🌑序 ― 闇に沈む理
バラモスを倒した瞬間、世界は歓喜に包まれた。
だが、その光の裏で、勇者は“違和感”を感じていた。
祝福の鐘が鳴り響く中、胸の奥には小さな空洞があった。
「……まだ、終わっていない。」
そう、理(ことわり)はまだ完結していない。
ドラクエⅢという物語は、**勝利の後に始まる“第二の覚醒”**を描いている。
バラモスを超えた先に、真の闇――ゾーマの世界が待っていた。
⚖️ 理の分岐 ― 光と闇の本質
アレフガルド。
この地は、光の届かぬ“裏の世界”として描かれる。
だが、闇とは本当に悪なのだろうか?
ゾーマは言う。
「光あれば闇あり。闇あれば光あり。」
その言葉は、敵の嘲りではなく、世界の理を語る声でもある。
勇者の戦いは、闇を滅ぼすことではなく、
“光と闇の均衡をどう生きるか”という問いへと変化していく。
バラモスは暴走した支配の象徴だったが、
ゾーマは理そのものの「静かな意志」を持つ存在。
世界を凍てつかせたのも、滅びではなく停滞の理――
すべてを止め、苦しみを終わらせようとする“歪んだ慈悲”だった。
🧭 勇者の覚醒 ― 恐れを超える心
ゾーマの闇に踏み込むとき、勇者の心に去来するのは恐怖でも怒りでもない。
それは「理解したい」という願い。
光の玉を手にする瞬間、勇者は悟る。
この玉は“闇を打ち消す”ためのものではない。
闇に光を差し込むための鍵なのだ。
闇を滅ぼすのではなく、闇を受け入れ、
その中にある真実を見つめる――。
勇者がゾーマの理を理解しようとしたとき、
初めて彼は「勇者」から「導く者」へと変化する。
勇気とは、恐れを無くすことではない。
恐れの中で進むこと。
その歩みが、理を光へと変えていく。
🧙♂️ ゾーマの理 ― 絶対の静寂
ゾーマは叫ばない。怒らない。
その瞳には、ただ“冷たい悟り”が宿っている。
彼の理はこうだ。
「すべての生命が苦しむなら、いっそ止めてしまえばいい。

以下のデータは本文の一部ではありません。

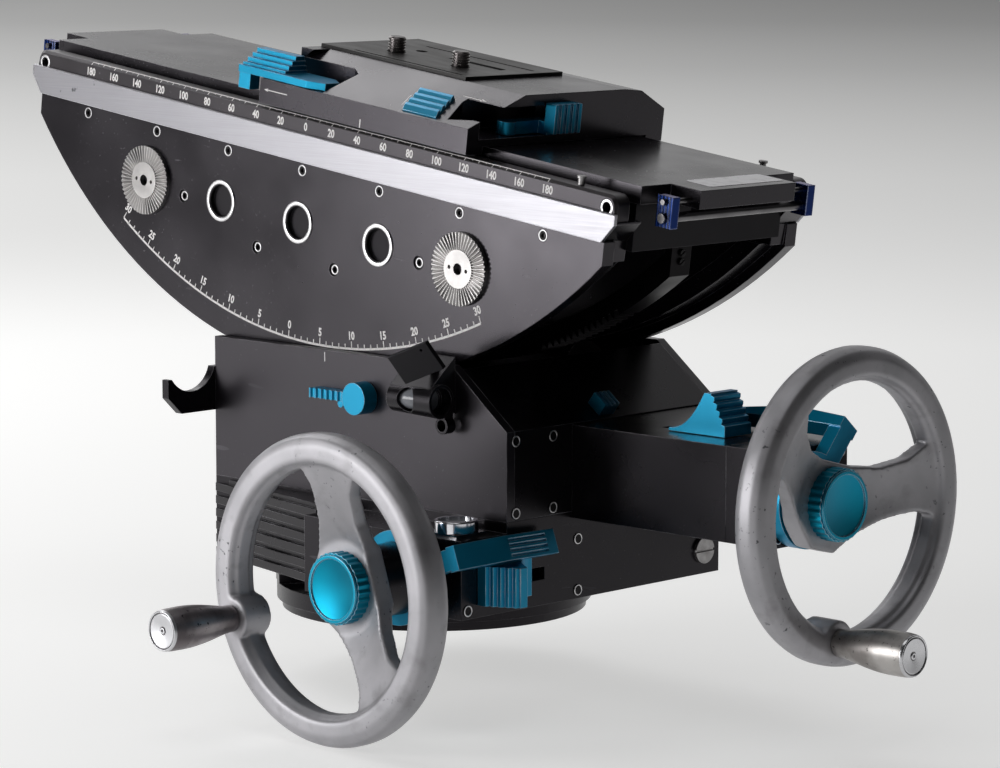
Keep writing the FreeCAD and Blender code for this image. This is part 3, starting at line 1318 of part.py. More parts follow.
# ---------------------------------------------------------------- build everything
base_plate()
pan_bearing()
pan_scale_ring()
pan_ring_gear()

pan_housing()
body_side("body_plate_left", -1)
body_side("body_plate_right", 1)
front_cover()
rear_cover()
ribbed_cover()
tilt_gear_case()
tilt_case_end()
wheel_barrels()
wheel_hook()
body_screws()
level_tube()
level_vials()
round_level()

level_mirror()
tilt_lock_lever()
rear_slider()
tilt_gear_selector()
pan_gear_selector()
tilt_release_lever()
pan_release_lever()

roller("front_roller", -roller_x)
roller("rear_roller", roller_x)
tilt_drive_gear()
tilt_wheel_shaft()
pan_drive_gear()
pan_layshaft()
pan_wheel_shaft()

for place, wheel in ((at_pan_wheel, "pan"), (at_tilt_wheel, "tilt")):
    save(f"{wheel}_handwheel", place(handwheel()))
    save(f"{wheel}_wheel_knob", place(wheel_knob()))
    save(f"{wheel}_crank_handle", place(crank_handle()))

cradle_side("cradle_plate_left", -1)
cradle_side("cradle_plate_right", 1)
side_rails()
scale_strips()
slide_bed()
cross_members()
tilt_sector()
rosettes()
cradle_screws()
catch_rods()
for end, end_name in ((-1, "front"), (1, "rear")):
    for side, side_name in ((-1, "left"), (1, "right")):
        catch_button(f"catch_{end_name}_{side_name}", end, side)

camera_block()
slide_gibs()
rubber_pad()
camera_screw("camera_screw_front", camera_screw_u[0])
camera_screw("camera_screw_rear", camera_screw_u[1])
slide_lock_lever()
safety_button()
slide_release_lever()
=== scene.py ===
import json
import math

import bmesh
import bpy
from mathutils import Matrix, Vector


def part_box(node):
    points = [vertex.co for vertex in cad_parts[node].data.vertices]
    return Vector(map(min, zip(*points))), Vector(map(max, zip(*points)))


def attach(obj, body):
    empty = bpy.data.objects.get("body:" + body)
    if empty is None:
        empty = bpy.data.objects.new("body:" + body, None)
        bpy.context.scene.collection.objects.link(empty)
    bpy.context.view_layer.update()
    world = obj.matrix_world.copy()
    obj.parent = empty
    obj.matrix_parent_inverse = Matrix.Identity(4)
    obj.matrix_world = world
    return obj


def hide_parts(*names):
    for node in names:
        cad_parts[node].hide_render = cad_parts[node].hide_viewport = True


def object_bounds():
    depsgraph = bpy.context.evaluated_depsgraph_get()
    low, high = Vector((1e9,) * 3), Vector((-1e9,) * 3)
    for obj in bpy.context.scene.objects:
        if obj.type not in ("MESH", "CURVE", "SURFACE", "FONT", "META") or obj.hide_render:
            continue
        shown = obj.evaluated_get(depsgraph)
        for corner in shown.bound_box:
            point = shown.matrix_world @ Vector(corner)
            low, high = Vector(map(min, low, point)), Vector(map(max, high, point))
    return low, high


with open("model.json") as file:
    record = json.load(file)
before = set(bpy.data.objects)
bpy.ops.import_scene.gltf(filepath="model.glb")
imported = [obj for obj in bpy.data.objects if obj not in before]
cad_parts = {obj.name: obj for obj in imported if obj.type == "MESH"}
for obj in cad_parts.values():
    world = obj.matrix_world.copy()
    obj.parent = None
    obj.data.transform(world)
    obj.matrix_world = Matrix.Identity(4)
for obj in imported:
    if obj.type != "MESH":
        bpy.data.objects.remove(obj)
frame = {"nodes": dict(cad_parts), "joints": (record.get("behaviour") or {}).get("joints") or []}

# Geared tripod head.  Metres, +Z up, +X to the rear, +Y to the right side of the head.
nodes = frame["nodes"]
joints = {joint["name"]: joint for joint in frame["joints"]}
cad_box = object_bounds()


# ---------------------------------------------------------------- turning body
# Box of black anodised aluminium plates screwed together: two side plates, a front and a sloped rear
# cover on a housing with the gearbox for pan at its left.  The edges are rubbed bright by use.
def add(tree, kind, settings=None, **sockets):
    """Add a node; a socket is named with _ for a space, or in0, in1 by its number."""
    made = tree.nodes.new(kind if "Node" in kind else "ShaderNode" + kind)
    for key, value in (settings or {}).items():
        setattr(made, key, value)
    for key, value in sockets.items():
        numbered = key.startswith("in") and key[2:].isdigit()
        socket = made.inputs[int(key[2:]) if numbered else key.replace("_", " ")]
        if isinstance(value, bpy.types.NodeSocket):
            tree.links.new(value, socket)
        else:
            socket.default_value = value
    return made


def math_node(tree, operation, *values):
    sockets = {f"in{k}": value for k, value in enumerate(values)}
    return add(tree, "Math", {"operation": operation}, **sockets).outputs[0]


def new_finish(name):
    """A material with its Principled shader; returns material, tree and shader."""
    material = bpy.data.materials.new(name)
    material.use_nodes = True
    tree = material.node_tree
    return material, tree, tree.nodes["Principled BSDF"]


def object_noise(tree, scale, detail=3.0, stretch=(1, 1, 1), turn=(0, 0, 0)):
    """Noise in the object's own coordinates; stretch above 1 packs it along that axis."""
    place = add(tree, "TexCoord")
    mapped = add(tree, "Mapping", Vector=place.outputs["Object"], Scale=stretch, Rotation=turn)
    return add(tree, "TexNoise", Vector=mapped.outputs[0], Scale=scale, Detail=detail).outputs[0]


def ramp(tree, value, low, high, to_low=0.0, to_high=1.0):
    """Map value from low..high to to_low..to_high, held at both ends."""
    return add(tree, "MapRange", in0=value, in1=low, in2=high, in3=to_low, in4=to_high).outputs[0]


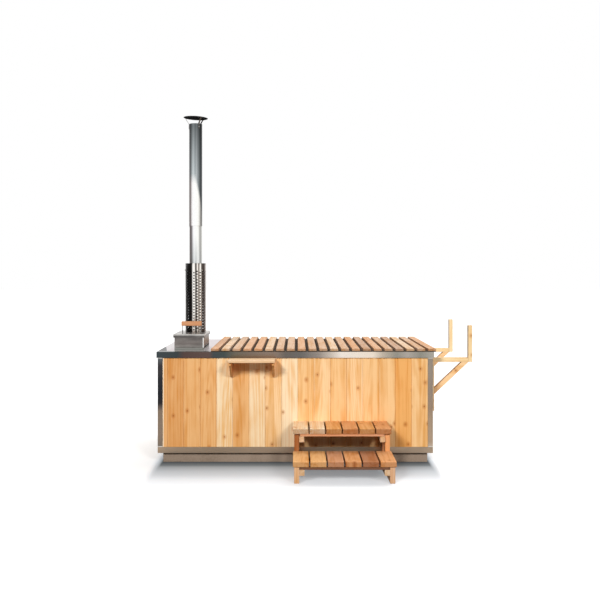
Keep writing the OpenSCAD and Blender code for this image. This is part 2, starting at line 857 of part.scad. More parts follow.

」
一見、極端な思想に見えるが、
そこには人間が抱える「救いへの歪んだ願い」が映されている。
勇者は剣を握りながら気づく。
ゾーマは“外の敵”ではなく、“心の中の声”でもある。
理が進みすぎると、人は感情を切り捨てる。
正しさが、やがて冷たさへと変わる。
ゾーマを倒すということは、
その冷たい正義を乗り越えること――
つまり、“理に心を取り戻す”戦いなのだ。
⚔️ 光の理 ― 戦いの中で生まれる理解
光の玉を放つと、闇の帳が崩れ、ゾーマの身体が震える。
だがその瞬間、彼の目に一瞬だけ人間の光が宿る。
「この光……美しい。」
ゾーマは滅びを前に、微笑む。
そこには、ほんのわずかな“理解”がある。
勇者の光は、ゾーマを否定したのではなく、
彼の中にある“理の欠片”を救ったのだ。
世界を覆っていた氷が溶け、
アレフガルドに朝が訪れる。
それは勝利ではなく、理の共鳴。
“敵を滅ぼす物語”ではなく、“理を繋ぐ物語”がここで完成する。
🌄 理の帰還 ― ロトの名の継承
ゾーマが倒れた後、世界は静けさを取り戻す。
だが勇者は歓喜の中に立たない。
その表情は、どこか遠くを見つめている。
「この理は、また誰かが継ぐ。」
そう呟くように、彼は剣を地に置く。
ロトの名が刻まれる瞬間、それは“称号”ではなく“循環の証”。
勇者の理はここで終わらず、未来の誰かへと渡されていく。
それはつまり、ロト伝説の始まりであり、
人が再び理を求める“新たな時代”の種まきである。
🌌 理の悟り ― 光と闇の対話
ゾーマ編で描かれたのは、善と悪の戦いではなく、
“理の陰陽”である。
光があれば闇が生まれ、
闇があるからこそ光が輝く。
勇者が最後に学んだのは、
「理とは戦うものではなく、理解し、調和させるもの」という真実。
ゾーマの闇を超えた勇者は、
もはや剣を振るうだけの存在ではない。
理を導く者――**“心の賢者”**へと変わった。
そして、世界が静寂に包まれる中、
彼は新たな時代へと旅立つ。
その姿は、後の時代に“ロトの伝説”として語り継がれていく。